* **Aim of the task**: Please give the listing again, word for word, with nothing left out.

### Source material

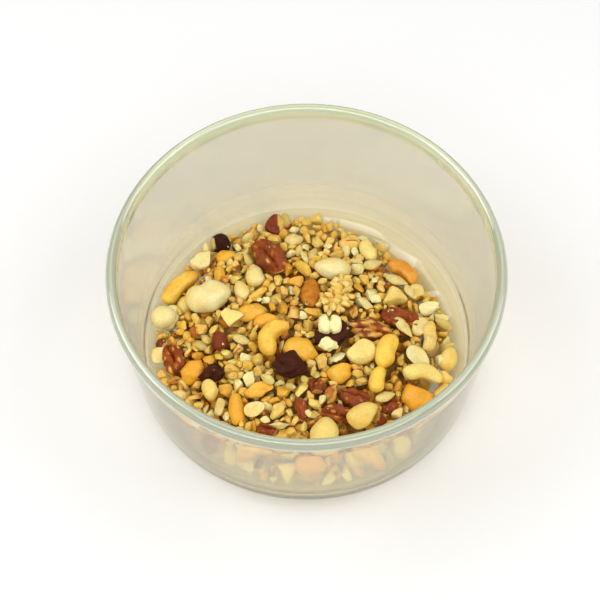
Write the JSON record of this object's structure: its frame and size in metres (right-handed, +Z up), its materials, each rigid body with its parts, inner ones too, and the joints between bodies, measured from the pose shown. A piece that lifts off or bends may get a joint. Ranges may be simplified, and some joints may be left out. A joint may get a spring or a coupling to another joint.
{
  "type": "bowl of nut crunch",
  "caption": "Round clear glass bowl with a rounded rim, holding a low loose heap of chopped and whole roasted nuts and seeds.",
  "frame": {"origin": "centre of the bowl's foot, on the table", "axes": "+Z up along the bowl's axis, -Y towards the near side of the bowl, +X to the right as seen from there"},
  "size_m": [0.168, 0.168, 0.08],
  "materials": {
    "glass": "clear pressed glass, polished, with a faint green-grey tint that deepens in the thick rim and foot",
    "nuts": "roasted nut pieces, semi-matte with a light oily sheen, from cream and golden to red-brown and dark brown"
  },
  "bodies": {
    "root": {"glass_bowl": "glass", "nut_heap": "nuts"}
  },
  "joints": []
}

######

* **Right answer**:
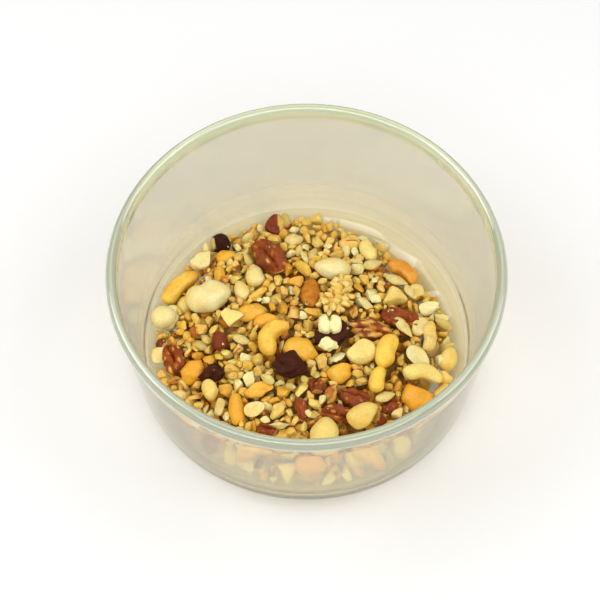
Write the JSON record of this object's structure: its frame and size in metres (right-handed, +Z up), its materials, each rigid body with its parts, inner ones too, and the joints between bodies, measured from the pose shown. A piece that lifts off or bends may get a joint. Ranges may be simplified, and some joints may be left out. A joint may get a spring or a coupling to another joint.
{
  "type": "bowl of nut crunch",
  "caption": "Round clear glass bowl with a rounded rim, holding a low loose heap of chopped and whole roasted nuts and seeds.",
  "frame": {"origin": "centre of the bowl's foot, on the table", "axes": "+Z up along the bowl's axis, -Y towards the near side of the bowl, +X to the right as seen from there"},
  "size_m": [0.168, 0.168, 0.08],
  "materials": {
    "glass": "clear pressed glass, polished, with a faint green-grey tint that deepens in the thick rim and foot",
    "nuts": "roasted nut pieces, semi-matte with a light oily sheen, from cream and golden to red-brown and dark brown"
  },
  "bodies": {
    "root": {"glass_bowl": "glass", "nut_heap": "nuts"}
  },
  "joints": []
}